Task details >>
From the first line of the data through the line containing "the whole box.", return each line exactly.

## start Raw data

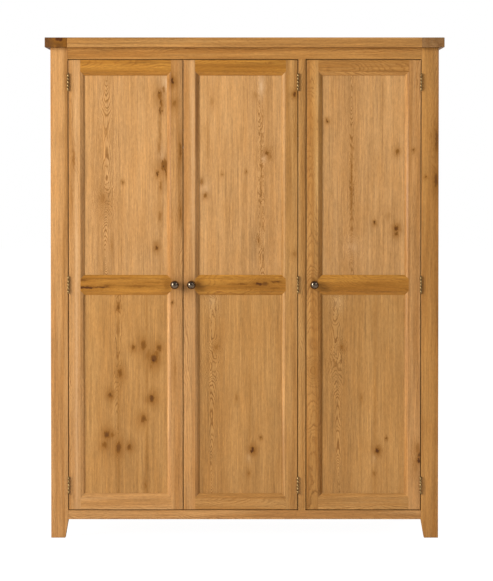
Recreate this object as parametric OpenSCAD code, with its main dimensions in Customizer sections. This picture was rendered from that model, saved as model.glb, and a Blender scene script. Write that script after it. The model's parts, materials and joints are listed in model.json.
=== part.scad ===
// Three-door oak wardrobe: post-and-rail carcass, frame-and-panel doors, brass butt hinges.
// X runs to the right, Y to the back, Z up. The origin is under the middle of the whole box.

/* [Overall] */
// Width over the posts
body_w = 1460; // [1250:5:1800]
// Depth over the posts
body_d = 575; // [470:5:700]
// Height from the floor to the top face
total_h = 1885; // [1550:5:2300]

/* [Top board] */
// Thickness of the top board
top_t = 37; // [25:1:45]
// Overhang past the posts at each side
top_over_side = 20; // [5:1:40]
// Overhang past the posts at the front
top_over_front = 20; // [5:1:35]
// Overhang past the posts at the back
top_over_back = 5; // [0:1:20]
// Width of the breadboard ends
end_w = 84; // [60:1:120]

/* [Posts and feet] */
// Width of a post, seen from the front
post_w = 65; // [58:1:90]
// Depth of a post, seen from the side
post_d = 50; // [46:1:80]
// Width of a foot at the floor
foot_w = 53; // [35:1:55]
// Depth of a foot at the floor
foot_d = 40; // [30:1:46]
// Height of the tapered foot, up to the bottom rail
foot_h = 70; // [40:1:120]

/* [Rails] */
// Height of the frieze rail and of the other top rails
frieze_h = 44; // [36:1:70]
// Height of the bottom rails
bottom_rail_h = 34; // [28:1:60]
// Depth of the front bottom rail, which also carries the floor
bottom_rail_d = 45; // [40:1:50]
// Width of the mullion between the double and the single bay
mullion_w = 28; // [26:1:50]
// Thickness of the side rails
side_rail_t = 34; // [30:1:40]
// How far side rails stand back from the outer face of the posts
side_rail_set = 5; // [0:1:8]

/* [Doors] */
// Thickness of the door frames
door_t = 22; // [20:0.2:28]
// Gap around each door
door_gap = 3; // [3:0.1:4]
// Flat width of a door stile
stile_w = 44; // [40:1:70]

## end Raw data

Task result >>
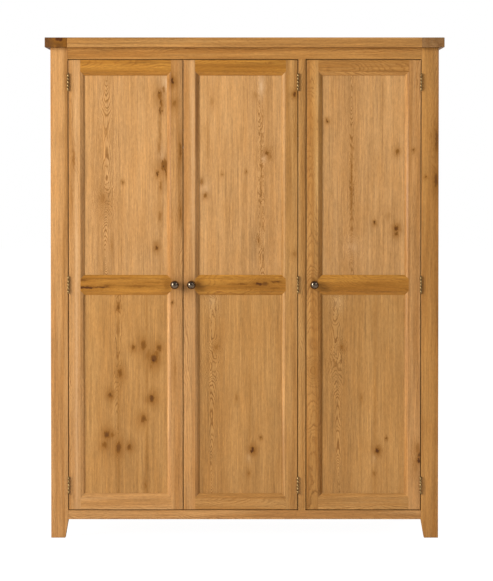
Recreate this object as parametric OpenSCAD code, with its main dimensions in Customizer sections. This picture was rendered from that model, saved as model.glb, and a Blender scene script. Write that script after it. The model's parts, materials and joints are listed in model.json.
=== part.scad ===
// Three-door oak wardrobe: post-and-rail carcass, frame-and-panel doors, brass butt hinges.
// X runs to the right, Y to the back, Z up. The origin is under the middle of the whole box.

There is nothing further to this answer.